Until you map data flows, you can’t draw an accurate boundary. And an inaccurate boundary means you’re either over-scoping (wasting money) or under-scoping (failing the assessment).
Fix it: Build a CUI data flow diagram with your contracts team, engineering, and IT. Mark every ingress and egress point. Segregate what you can; document compensating controls where you can’t.
Access control is where assessments go to die
NIST 800-171 access control requirements sound straightforward until you inherit fifteen years of Active Directory sprawl. Service accounts with passwords that never rotate. Shared credentials on shop floor terminals. Vendors with permanent VPN access because “they’re always fixing something.”
Level 2 expects least privilege, separation of duties where feasible, and session lock/timeout on systems in scope. MFA for privileged users isn’t optional — it’s table stakes.
Fix it: Prioritize identity cleanup before buying another security tool. Disable stale accounts, kill shared logins, enforce MFA on every admin path, and implement just-in-time access for vendors. Log it all in a SIEM or centralized logging platform assessors can query.
Logging and monitoring nobody reads
Teams buy logging tools, turn them on, and assume the box is checked. Assessors ask: “Show me an alert from the last quarter that led to a ticket, investigation, and closure.” Silence again.
You need retained audit logs, time synchronization across systems, and a defined review cadence with named owners. For incident response, you need tested playbooks — not a document that lives in SharePoint untouched since 2022.
Fix it: Define minimum log sources for in-scope assets (authentication, privilege changes, boundary devices, AV/EDR). Set retention to meet NIST requirements. Run a simulated phishing or unauthorized access drill and produce the ticket trail.
Configuration management on custom software
Defense contractors increasingly ship custom web apps, internal portals, and integration middleware — not just Office files on a share. That software becomes part of your assessment surface.
Common issues we see on code-driven systems:
- No baseline hardening standard for cloud VMs and containers
- Secrets committed to Git history from years ago
- Production deployments triggered manually with no change record
- Missing vulnerability scanning on application dependencies
If your dev team ships weekly but your change control board meets monthly, assessors will notice the mismatch.
Fix it: Treat application infrastructure like production defense equipment. Version control, CI/CD with approval gates, automated dependency scanning, and environment separation (dev/test/prod) aren’t luxuries — they’re evidence.

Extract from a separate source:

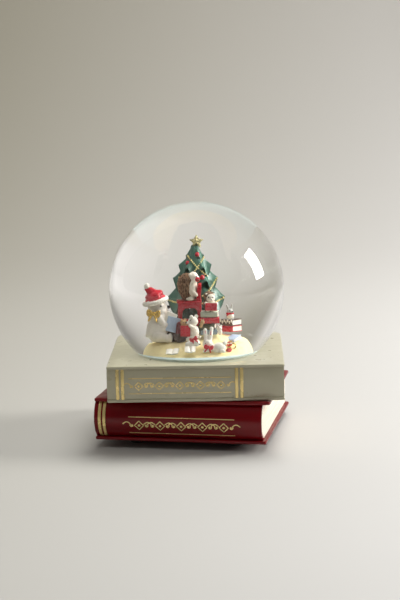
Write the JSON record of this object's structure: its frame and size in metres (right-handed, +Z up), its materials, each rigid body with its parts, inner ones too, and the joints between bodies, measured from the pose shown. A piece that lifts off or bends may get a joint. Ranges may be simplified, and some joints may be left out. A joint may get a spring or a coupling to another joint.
{
  "type": "snow globe",
  "caption": "Musical snow globe on a base shaped like two stacked books, with animals reading around a decorated tree and a wind-up movement under it.",
  "frame": {"origin": "on the surface the globe stands on, under the middle of the whole object's bounding box", "axes": "+Z up; the book spines, which are the front, face -Y; +X to the viewer's right"},
  "size_m": [0.1136, 0.1108, 0.1347],
  "materials": {
    "olive_cloth": "satin cloth-textured cover",
    "red_cover": "glossy lacquer",
    "pages": "fine ridges, matte",
    "glass": "polished",
    "rubber": "matte",
    "seat_blue": "satin",
    "sand": "fine grain",
    "tree_green": "hand painted",
    "gold": "metallic paint with glitter",
    "red_paint": "hand painted",
    "white_fur": "carved fur, matte",
    "grey_fur": "carved fur, matte",
    "brown_fur": "carved spines, matte",
    "blue_paint": "hand painted",
    "pale_book": "hand painted",
    "dark_book": "hand painted",
    "steel": "bright",
    "brass": "machined",
    "cast_zinc": "die cast",
    "black_plastic": "moulded"
  },
  "bodies": {
    "base": {"base_plate": "black_plastic", "bear_book": "blue_paint", "brown_fox": "brown_fur", "chair_hedgehog": "brown_fur", "christmas_tree": "tree_green", "comb": "steel", "comb_screw_1": "steel", "comb_screw_2": "steel", "floor_bauble": "red_paint", "foot_1": "rubber", "foot_2": "rubber", "foot_3": "rubber", "foot_4": "rubber", "front_book": "pale_book", "glass_globe": "glass", "gold_bow": "gold", "governor_bracket": "cast_zinc", "grey_rabbit": "grey_fur", "hedgehog_book": "red_paint", "held_bauble": "red_paint", "left_book": "pale_book", "lower_book_cover": "red_cover", "lower_book_pages": "pages", "lying_cub": "white_fur", "lying_rabbit": "white_fur", "mainspring": "steel", "movement_frame": "cast_zinc", "movement_screw_1": "steel", "movement_screw_2": "steel", "pile_book_dark": "dark_book", "pile_book_red": "red_paint", "plate_screw_1": "steel", "plate_screw_2": "steel", "plate_screw_3": "steel", "plate_screw_4": "steel", "polar_bear": "white_fur", "reading_hedgehog": "brown_fur", "red_chair": "red_paint", "rubber_stopper": "rubber", "sand_ground": "sand", "santa_hat": "red_paint", "seat_disc": "seat_blue", "side_book_blue": "blue_paint", "side_book_brown": "dark_book", "side_book_red": "red_paint", "small_bear": "white_fur", "small_bear_book": "red_paint", "spring_housing": "cast_zinc", "stack_book_blue": "blue_paint", "stack_book_dark": "dark_book", "stack_book_pale": "pale_book", "stack_book_red": "red_paint", "tree_star": "gold", "upper_book_cover": "olive_cloth", "upper_book_pages": "pages"},
    "winding": {"winding_key": "steel", "great_wheel": "brass"},
    "pin_cylinder": {"pin_cylinder": "brass"},
    "transfer_wheel": {"transfer_wheel": "brass"},
    "governor": {"governor": "steel"}
  },
  "joints": [
    {"name": "key_turn", "type": "hinge", "parent": "base", "child": "winding", "pos_m": [-0.013, 0.0015, 0.02], "axis": [0, 0, 1], "continuous": true},
    {"name": "cylinder_spin", "type": "hinge", "parent": "base", "child": "pin_cylinder", "pos_m": [0, 0.0015, 0.0258], "axis": [1, 0, 0], "continuous": true},
    {"name": "transfer_spin", "type": "hinge", "parent": "base", "child": "transfer_wheel", "pos_m": [0, -0.0066, 0.0258], "axis": [1, 0, 0], "continuous": true},
    {"name": "governor_spin", "type": "hinge", "parent": "base", "child": "governor", "pos_m": [0.021, -0.0133, 0.03], "axis": [0, 0, 1], "continuous": true}
  ],
  "couplings": [
    {"joint": "cylinder_spin", "follows": "key_turn", "ratio": 2.4},
    {"joint": "transfer_spin", "follows": "key_turn", "ratio": -7.2},
    {"joint": "governor_spin", "follows": "key_turn", "ratio": 57.6}
  ]
}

Supply chain and subcontractor flow-down
Prime contractors are pushing CMMC requirements down the chain. If you’re a sub, your customer’s flow-down clauses may require you to maintain Level 2 certification before award — not “sometime after.”
You also need to manage your own subs: DFARS 7012 obligations, incident reporting timelines (72 hours to DIBNET), and encryption requirements for CUI at rest and in transit.
Fix it: Inventory every subcontractor that touches CUI. Verify their compliance posture in writing. Build incident notification into MSAs so you’re not scrambling at 2 a.m. when their breach becomes your problem.
A realistic 90-day prep sequence
If you have roughly one quarter before assessment, sequence matters:
- Weeks 1–2: CUI scoping, data flow mapping, asset inventory in boundary.
- Weeks 3–4: Identity hygiene, MFA enforcement, privileged access review.
- Weeks 5–6: Logging baseline, SIEM alert tuning, first incident drill.
- Weeks 7–8: Policy/procedure alignment with observed practices; POA&M for true gaps.
- Weeks 9–10: Internal mock assessment with an external partner; collect evidence pack.
- Weeks 11–12: Remediate findings, freeze risky changes, brief leadership on interview prep.
This isn’t a guarantee — org size and starting maturity vary — but teams that follow a sequence like this arrive at the C3PAO with fewer surprises than those who spent three months on policy formatting alone.
What "ready" actually looks like
Ready means an assessor can pick a control at random — say, SI.L2-3.14.7 — and you can show the standard, the system configuration, the log extract, and the person who reviewed it last month. Ready means your engineers know not to paste CUI into Slack. Ready means your executives can explain how security supports contract delivery, not just how much it costs.
CMMC Level 2 is achievable for mid-size contractors. The ones who fail usually didn’t fail on technology. They failed on consistency — the boring, repeated work of operating controls every week, not just before an audit.
If you’re building or modernizing the systems inside your CMMC boundary — portals, integration layers, internal tooling — build compliance into the architecture from sprint one. Retrofitting security onto a live production app three weeks before assessment is how good teams miss their window.